With Roddenberry dead, and Meyer now feeling rather guilty, by his own admission, about his earlier interactions with the man, the film was dedicated to his memory.  There is, in fact, a considerable amount of irony in this; for no other Trek film so directly and constantly contradicts the older Roddenberry's vision of Star Trek as a utopian parable about a perfect future than The Undiscovered Country.


Star Trek VI is a story about the Berlin Wall coming down in outer space.  This is not something Nicholas Meyer takes any pains to disguise.  If Star Trek II was Horatio Hornblower with photon torpedos instead of cannon broadsides, Star Trek VI is a Cold War political thriller where Gorbachev has a rubber forehead.

This makes it by far the darkest, both in tone and execution, of any of the original Star Trek films.  This is a movie that begins with a cataclysmic accident, and ends with an assassination attempt; where our kindly, civilized Klingon Gorbachev is murdered in cold blood half-way through the film by Federation assassins, tumbling head over heels in zero gravity as blood spurts from his wounds; where our charming hero Kirk, reminded by Spock that the Klingon people are dying, angrily spits back "LET them die!"



The plot of the film, then, centers around Kirk, positioned as a Reagan-esque Cold Warrior, and his struggles to deal with the looming prospect of peace with the Klingon Empire. The Klingons, of course had served as the primary adversary for Kirk and co since way back in TOS Season One; and worse, in TSFS, they actually killed Kirk's ill-fated son, David. In TUC, Kirk is, to say the least, extremely prejudiced against these bastards.

In Nicholas Meyer's very un-Roddenberry-esque conception, then, Kirk is no utopian hero. As in TWOK, he is a flawed man; but here, his flaws are painted more in political than personal terms. Kirk is Horatio Hornblower; that is, he is an officer of the line, a heroic soldier with all the prejudices and rigidities of a man who has spent a lifetime in combat with the enemy. Kirk does not trust the Klingons, and however much he may understand or sympathize with the desire for peace, he cannot go along with it. His guts, and every instinct in his body, tell him otherwise.

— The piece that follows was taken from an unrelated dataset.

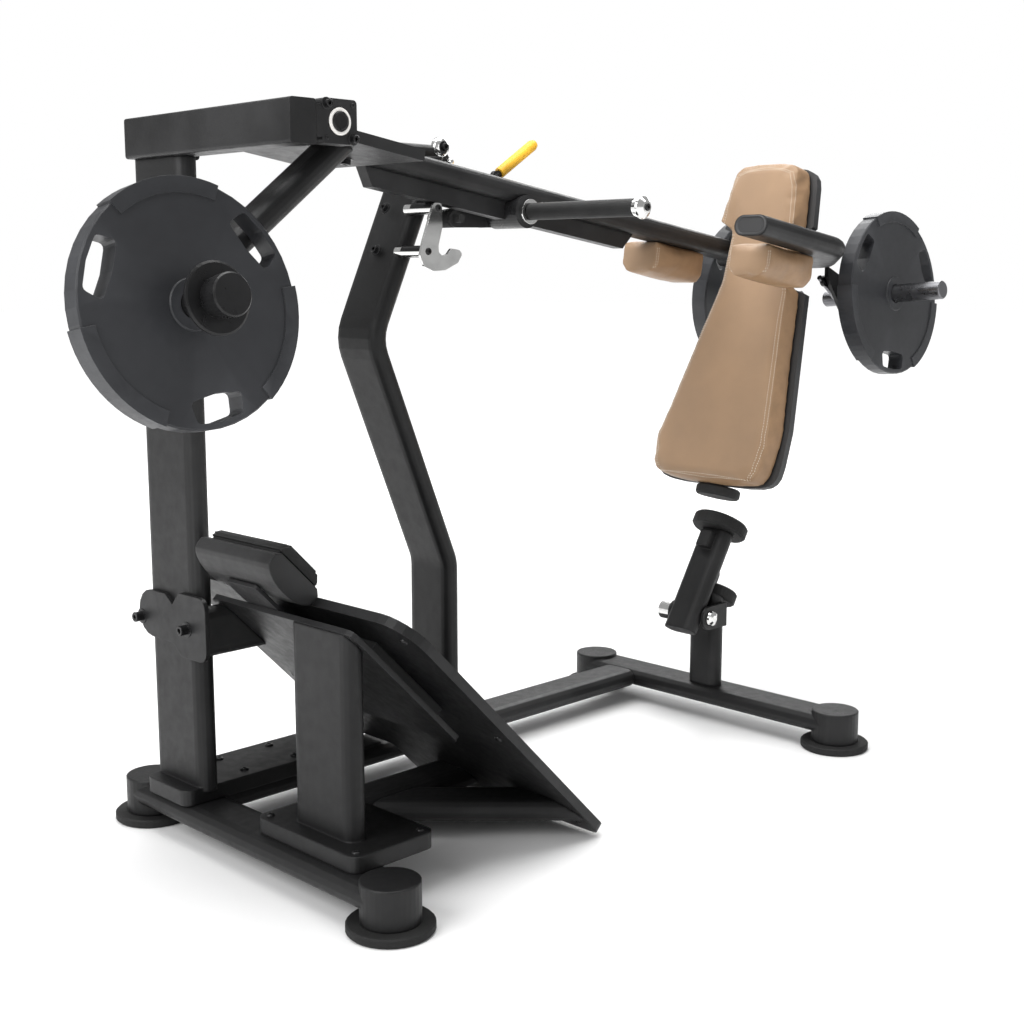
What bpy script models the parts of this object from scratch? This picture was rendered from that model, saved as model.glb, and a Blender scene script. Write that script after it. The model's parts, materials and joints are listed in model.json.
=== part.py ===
"""Plate-loaded pendulum squat machine: base frame, swinging arm with counterweight, flip-up stop.

Metres, +Z up, floor at Z = 0. The arm swings in the XZ plane: the user faces -X with the back
against the pad, so +X is the pad side and -Y is the side that the short shoulder tube is on.
"""

import math

import bmesh
import bpy
from mathutils import Matrix, Vector

GAP = 0.0003  # clearance left between touching pieces
CENTRE_X = 0.0138  # middle of the layout below, which is moved to X = 0
LATERAL = Vector((0.0, 1.0, 0.0))
UP = Vector((0.0, 0.0, 1.0))

# Base frame
REAR_X = -0.8695
FRONT_X = 0.6650
FOOT_Y = 0.4205
FOOT_PAD_RADIUS, FOOT_PAD_HEIGHT = 0.0875, 0.0195
FOOT_CAP_RADIUS, FOOT_CAP_TOP = 0.0605, 0.1020
BEAM_WIDTH, BEAM_HEIGHT, BEAM_Z = 0.120, 0.050, 0.068
BEAM_TOP = BEAM_Z + BEAM_HEIGHT / 2
BASE_PLATE_TOP = 0.1280
FAR_Y = 0.2790  # plane of the upright, the bent column and the long rail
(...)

Spock, in contrast, is set up as the champion for peace, set, as always, on the path of duty and obsessed with bridging different cultures. He has, too, a new protege to carry on his vision: Valeris, another young, female Vulcan who looks to Spock as her mentor and teacher. Spock has little understanding, and little sympathy for Kirk's plight; for him, the way forward is clear, and he volunteers Kirk for his mission without so much as asking him about it first.

The genius of the film, and what makes it a cut above an ordinary political thriller, is the way in which the film, while in essence a political thriller, ultimately shapes itself into an incisive critique of these two men, not merely as political figures, but as persons.

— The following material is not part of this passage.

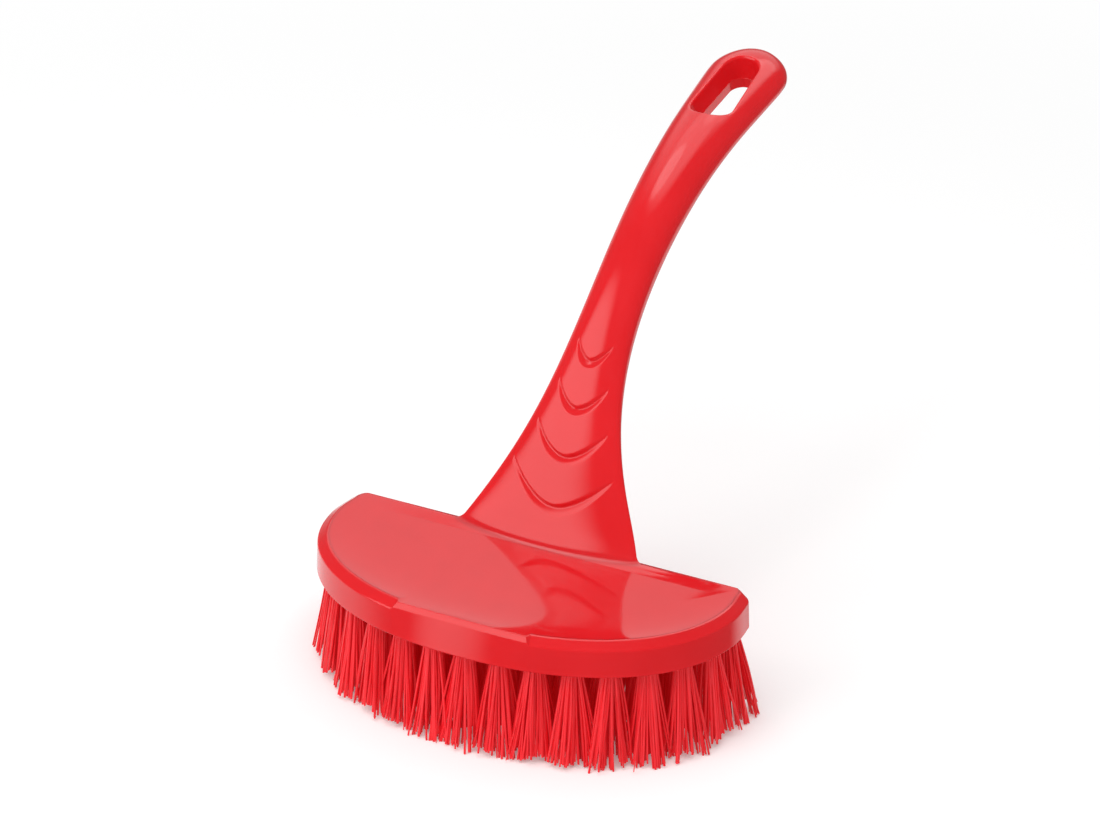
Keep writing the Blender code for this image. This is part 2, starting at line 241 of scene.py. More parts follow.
def headRing(inset, corner):
    # The head's outline drawn in by an inset, as x and y from the rear edge
    s = headSettings
    start, angles = headAngles()
    rearward = headPoint(angles, 0.0)[1]
    drawnIn = s["rearTaper"] * smooth(1 + rearward / s["rearTaperLength"])
    x, y = headPoint(angles, inset + drawnIn)
    turn = np.linspace(math.pi / 2, 0, s["cornerSteps"], endpoint=False)
    centre = x[0] - corner
    cornerX = centre + corner * np.cos(turn)
    cornerY = corner * (np.sin(turn) - 1)
    ringX = np.concatenate([cornerX, x, -cornerX[::-1]])
    ringY = np.concatenate([cornerY, y, cornerY[::-1]])
    return ringX, ringY


def topHollow(y):
    # The top is a little hollow inside its rim, and flat at the rear edge
    s = headSettings
    return s["hollow"] * (1 - np.exp(-np.maximum(rearEdge - y, 0) / s["hollowRearRun"]))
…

Kirk, naturally, is hit pretty hard; after seeing the Klingon Chancellor assassinated on his watch, he is framed for murder, sentenced to a Klingon detention colony, and eventually brought to fight for the peace process he had resisted against a conspiracy of Federation and Klingon officers bent on war. As circumstances unfold, Kirk meets trustworthy Klingons, is betrayed by Federation officers, and gradually learns to overcome his prejudices and his fear of the future; and he ultimately discovers that, if the future is uncertain and threatening, it is still, in a sense, no different than the past. It requires heroism, sacrifice, and courage; but its challenges can, in fact, be met.



A lesser film, though, would have stopped simply at critiquing Kirk, the '80s American Cold Warrior; Meyer, though, hits Spock, the logical champion of peace, just as hard. In no time at all, Spock's carefully-orchestrated peace process has blown up in his face, with Kirk himself captured and sentenced to life imprisonment in a Klingon show trial; and, it is eventually revealed, it was Valeris, Spock's bright hope for the future, who helped arrange all this. In an early scene, Valeris broaches her concerns about the peace process to Spock: and Spock responds by admonishing her to "have faith that history will unfold as it should." This is all well and good, but it hardly helps Valeris in her plight.

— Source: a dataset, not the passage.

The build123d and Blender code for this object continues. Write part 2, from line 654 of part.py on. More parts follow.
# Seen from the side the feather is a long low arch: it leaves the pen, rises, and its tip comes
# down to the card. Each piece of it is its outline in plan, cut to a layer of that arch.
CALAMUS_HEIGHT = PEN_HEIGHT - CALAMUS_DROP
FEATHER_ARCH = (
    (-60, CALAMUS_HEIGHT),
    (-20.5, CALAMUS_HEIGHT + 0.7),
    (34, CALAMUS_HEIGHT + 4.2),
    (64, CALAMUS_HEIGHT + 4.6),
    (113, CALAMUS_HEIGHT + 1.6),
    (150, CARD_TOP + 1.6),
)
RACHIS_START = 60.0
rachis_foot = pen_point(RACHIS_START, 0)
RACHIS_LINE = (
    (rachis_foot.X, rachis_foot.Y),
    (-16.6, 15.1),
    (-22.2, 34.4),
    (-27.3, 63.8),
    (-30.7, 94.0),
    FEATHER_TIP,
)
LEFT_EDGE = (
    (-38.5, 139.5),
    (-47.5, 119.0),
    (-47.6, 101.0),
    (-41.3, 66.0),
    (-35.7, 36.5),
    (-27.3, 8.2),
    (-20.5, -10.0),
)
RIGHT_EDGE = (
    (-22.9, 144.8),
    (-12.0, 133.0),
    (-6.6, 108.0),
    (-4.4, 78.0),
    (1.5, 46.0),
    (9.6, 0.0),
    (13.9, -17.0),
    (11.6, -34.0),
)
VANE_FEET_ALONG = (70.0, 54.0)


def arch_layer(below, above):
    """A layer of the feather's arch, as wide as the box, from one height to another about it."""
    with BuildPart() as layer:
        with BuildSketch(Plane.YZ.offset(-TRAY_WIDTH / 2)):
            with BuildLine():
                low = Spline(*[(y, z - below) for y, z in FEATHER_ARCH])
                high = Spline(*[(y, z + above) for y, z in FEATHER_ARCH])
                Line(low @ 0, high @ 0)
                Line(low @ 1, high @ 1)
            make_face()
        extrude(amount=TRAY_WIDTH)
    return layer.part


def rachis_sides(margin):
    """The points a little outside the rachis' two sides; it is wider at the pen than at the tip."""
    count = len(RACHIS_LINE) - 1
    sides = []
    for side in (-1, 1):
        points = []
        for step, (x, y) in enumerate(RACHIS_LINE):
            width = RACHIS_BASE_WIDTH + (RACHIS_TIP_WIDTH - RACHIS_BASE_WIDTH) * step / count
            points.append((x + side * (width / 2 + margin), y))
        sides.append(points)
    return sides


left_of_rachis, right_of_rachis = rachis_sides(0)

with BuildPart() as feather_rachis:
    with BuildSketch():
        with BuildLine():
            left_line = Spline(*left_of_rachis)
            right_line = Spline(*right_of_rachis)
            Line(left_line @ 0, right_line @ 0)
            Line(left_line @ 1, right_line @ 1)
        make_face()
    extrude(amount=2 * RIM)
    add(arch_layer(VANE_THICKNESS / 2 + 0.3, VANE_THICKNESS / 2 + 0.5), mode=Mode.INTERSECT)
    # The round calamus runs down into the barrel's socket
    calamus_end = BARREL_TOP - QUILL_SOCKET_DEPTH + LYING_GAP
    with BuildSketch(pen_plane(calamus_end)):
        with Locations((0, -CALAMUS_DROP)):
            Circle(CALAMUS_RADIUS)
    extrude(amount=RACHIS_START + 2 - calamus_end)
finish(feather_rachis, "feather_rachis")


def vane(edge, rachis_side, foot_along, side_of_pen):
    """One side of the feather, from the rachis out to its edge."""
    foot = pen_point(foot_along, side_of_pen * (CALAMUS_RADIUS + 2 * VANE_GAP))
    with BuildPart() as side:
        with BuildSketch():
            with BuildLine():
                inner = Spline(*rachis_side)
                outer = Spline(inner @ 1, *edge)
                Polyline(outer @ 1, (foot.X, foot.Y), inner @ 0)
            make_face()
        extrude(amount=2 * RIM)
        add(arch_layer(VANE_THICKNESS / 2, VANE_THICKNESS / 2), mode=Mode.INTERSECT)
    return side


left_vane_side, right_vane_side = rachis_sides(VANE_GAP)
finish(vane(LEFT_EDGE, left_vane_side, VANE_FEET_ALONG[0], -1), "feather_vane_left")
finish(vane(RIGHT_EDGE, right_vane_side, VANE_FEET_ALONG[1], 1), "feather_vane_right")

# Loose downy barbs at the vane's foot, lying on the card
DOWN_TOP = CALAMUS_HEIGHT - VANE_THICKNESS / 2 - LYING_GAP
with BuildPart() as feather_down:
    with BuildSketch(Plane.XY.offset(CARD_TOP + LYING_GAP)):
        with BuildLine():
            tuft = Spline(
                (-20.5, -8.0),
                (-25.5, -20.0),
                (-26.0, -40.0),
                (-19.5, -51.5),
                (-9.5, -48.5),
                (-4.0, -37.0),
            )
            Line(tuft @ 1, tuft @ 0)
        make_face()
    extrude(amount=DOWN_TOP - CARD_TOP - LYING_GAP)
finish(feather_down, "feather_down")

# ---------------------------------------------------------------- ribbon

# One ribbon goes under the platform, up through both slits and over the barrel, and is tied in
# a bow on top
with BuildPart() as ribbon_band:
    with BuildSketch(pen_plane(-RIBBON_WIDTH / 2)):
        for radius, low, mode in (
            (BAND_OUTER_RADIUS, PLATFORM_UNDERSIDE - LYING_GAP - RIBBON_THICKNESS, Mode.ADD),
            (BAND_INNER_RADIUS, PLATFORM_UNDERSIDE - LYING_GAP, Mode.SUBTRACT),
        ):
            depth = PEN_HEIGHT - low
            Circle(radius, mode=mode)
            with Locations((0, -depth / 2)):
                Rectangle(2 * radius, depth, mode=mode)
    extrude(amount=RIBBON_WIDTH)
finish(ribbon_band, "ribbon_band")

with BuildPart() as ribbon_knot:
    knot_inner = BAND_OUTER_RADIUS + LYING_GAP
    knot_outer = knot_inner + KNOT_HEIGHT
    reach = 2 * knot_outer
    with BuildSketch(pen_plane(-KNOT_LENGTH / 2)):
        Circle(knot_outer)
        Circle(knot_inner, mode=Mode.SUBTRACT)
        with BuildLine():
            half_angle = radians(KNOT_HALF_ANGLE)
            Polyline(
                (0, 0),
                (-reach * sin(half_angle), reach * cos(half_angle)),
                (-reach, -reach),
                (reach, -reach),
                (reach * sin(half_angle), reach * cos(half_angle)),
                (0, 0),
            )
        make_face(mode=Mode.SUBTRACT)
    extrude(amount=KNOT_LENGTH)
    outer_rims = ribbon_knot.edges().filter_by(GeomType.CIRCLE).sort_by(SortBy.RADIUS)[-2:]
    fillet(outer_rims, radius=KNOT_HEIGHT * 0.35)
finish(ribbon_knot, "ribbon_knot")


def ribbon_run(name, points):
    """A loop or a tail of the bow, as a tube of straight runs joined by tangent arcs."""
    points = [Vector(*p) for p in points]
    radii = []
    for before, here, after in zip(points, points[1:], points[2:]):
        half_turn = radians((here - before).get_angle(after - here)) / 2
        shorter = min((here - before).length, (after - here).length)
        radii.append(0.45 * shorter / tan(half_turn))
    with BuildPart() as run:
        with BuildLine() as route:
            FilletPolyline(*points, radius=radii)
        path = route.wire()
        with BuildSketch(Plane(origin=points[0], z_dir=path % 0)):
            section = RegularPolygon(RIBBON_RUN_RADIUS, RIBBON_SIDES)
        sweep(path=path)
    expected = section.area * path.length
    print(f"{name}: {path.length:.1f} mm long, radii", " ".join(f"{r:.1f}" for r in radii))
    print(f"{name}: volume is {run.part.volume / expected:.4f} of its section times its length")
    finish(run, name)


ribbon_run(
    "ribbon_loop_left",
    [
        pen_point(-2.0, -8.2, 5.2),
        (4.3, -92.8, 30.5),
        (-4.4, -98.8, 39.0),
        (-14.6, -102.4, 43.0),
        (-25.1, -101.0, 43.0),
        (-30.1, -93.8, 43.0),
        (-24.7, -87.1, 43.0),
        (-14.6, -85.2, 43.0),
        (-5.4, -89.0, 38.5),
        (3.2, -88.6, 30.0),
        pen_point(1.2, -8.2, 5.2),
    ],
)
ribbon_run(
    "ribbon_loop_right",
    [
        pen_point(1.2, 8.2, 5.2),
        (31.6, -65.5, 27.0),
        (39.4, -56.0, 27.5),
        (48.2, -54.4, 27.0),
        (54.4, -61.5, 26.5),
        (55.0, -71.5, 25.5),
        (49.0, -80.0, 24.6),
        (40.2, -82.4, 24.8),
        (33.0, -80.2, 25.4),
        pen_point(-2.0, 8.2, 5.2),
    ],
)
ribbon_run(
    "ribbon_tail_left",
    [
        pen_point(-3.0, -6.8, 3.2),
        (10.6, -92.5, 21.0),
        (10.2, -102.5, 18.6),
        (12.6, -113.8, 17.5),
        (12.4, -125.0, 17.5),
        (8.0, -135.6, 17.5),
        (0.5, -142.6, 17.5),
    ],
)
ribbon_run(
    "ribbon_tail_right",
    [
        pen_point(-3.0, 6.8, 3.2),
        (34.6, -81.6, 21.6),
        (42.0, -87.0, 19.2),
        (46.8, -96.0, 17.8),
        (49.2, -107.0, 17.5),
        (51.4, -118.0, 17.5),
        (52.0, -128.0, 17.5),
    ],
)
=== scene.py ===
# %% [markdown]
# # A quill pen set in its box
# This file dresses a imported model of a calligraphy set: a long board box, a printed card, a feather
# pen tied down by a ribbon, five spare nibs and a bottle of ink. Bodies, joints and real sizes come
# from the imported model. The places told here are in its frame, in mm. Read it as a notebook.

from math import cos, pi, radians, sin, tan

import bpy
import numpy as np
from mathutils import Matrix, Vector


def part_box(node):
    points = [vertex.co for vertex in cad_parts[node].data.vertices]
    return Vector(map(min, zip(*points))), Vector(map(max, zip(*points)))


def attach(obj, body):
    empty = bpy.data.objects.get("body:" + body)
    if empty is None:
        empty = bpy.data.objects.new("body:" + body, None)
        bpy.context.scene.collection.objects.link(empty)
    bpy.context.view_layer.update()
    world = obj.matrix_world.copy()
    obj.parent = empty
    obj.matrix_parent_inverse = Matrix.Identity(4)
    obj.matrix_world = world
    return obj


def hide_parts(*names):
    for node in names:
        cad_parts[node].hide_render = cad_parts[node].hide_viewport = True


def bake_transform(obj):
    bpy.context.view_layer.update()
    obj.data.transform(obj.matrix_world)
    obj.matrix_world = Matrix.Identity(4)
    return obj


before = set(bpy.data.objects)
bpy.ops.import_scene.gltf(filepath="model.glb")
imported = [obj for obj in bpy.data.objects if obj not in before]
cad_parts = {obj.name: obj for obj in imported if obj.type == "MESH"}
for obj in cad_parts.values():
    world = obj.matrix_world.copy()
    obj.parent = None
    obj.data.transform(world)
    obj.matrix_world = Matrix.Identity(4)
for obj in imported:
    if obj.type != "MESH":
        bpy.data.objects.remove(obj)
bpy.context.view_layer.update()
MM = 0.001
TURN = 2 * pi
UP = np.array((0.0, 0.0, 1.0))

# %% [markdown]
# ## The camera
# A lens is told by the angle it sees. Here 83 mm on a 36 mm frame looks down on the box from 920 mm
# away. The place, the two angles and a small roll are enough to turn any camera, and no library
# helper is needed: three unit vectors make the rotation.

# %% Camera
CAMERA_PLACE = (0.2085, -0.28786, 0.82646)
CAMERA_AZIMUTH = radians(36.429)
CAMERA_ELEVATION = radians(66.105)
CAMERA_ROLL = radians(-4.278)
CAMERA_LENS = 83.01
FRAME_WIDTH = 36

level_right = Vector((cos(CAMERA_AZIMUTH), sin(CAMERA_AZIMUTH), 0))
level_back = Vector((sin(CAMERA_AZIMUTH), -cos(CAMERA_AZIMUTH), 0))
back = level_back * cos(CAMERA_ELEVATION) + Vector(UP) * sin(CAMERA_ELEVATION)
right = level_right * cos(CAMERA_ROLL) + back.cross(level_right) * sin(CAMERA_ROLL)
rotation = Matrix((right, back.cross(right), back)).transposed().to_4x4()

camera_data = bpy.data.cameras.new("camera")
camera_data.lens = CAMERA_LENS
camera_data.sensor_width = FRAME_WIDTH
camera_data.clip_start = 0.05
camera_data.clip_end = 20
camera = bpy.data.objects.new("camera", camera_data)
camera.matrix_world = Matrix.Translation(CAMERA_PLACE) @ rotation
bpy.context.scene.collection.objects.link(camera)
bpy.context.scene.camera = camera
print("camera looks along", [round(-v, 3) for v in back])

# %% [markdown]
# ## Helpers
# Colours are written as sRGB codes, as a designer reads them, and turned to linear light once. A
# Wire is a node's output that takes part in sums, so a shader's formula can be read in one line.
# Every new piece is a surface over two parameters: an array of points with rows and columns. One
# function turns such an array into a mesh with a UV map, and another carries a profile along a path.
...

Ultimately, the film suggests, Spock is just as rigid and uncompromising as Kirk himself. His logical conclusions have made no allowances for other people, with their all-too-human fears and flaws and prejudices. Like Roddenberry, Spock is a utopian, planning for a bright and shiny future without bothering to take human nature into account; and he suffers for it.

In the end, then, Kirk and Spock are both put to the test, and brought ultimately to an acknowledgement of their own flaws. Then, of course, they save the day, together as before, and bring peace to the Galaxy.

This is Meyer's vision of Star Trek, then, at its most forceful; an amalgam of intellectual vision and military force, bright optimism and knowing realism. Kirk is Horatio Hornblower, the hard-edged military hero of a world of politics and conflicts; Spock is the humanist intellectual, of a world of logic and wisdom and culture. Over the course of the film, both men are critiqued; but both are also affirmed. Spock is right that peace is the correct choice, the morally right thing to do; Kirk is right that this is a much bigger and more dangerous step than Spock has conceived. Kirk needs Spock's vision and adherence to duty to get him to acknowledge the possibility of peace and ultimately embrace it; but equally, Spock needs Kirk on hand to remind him of the universe's complexities and harsh realities, to forge that peace in combat and preserve it against its enemies.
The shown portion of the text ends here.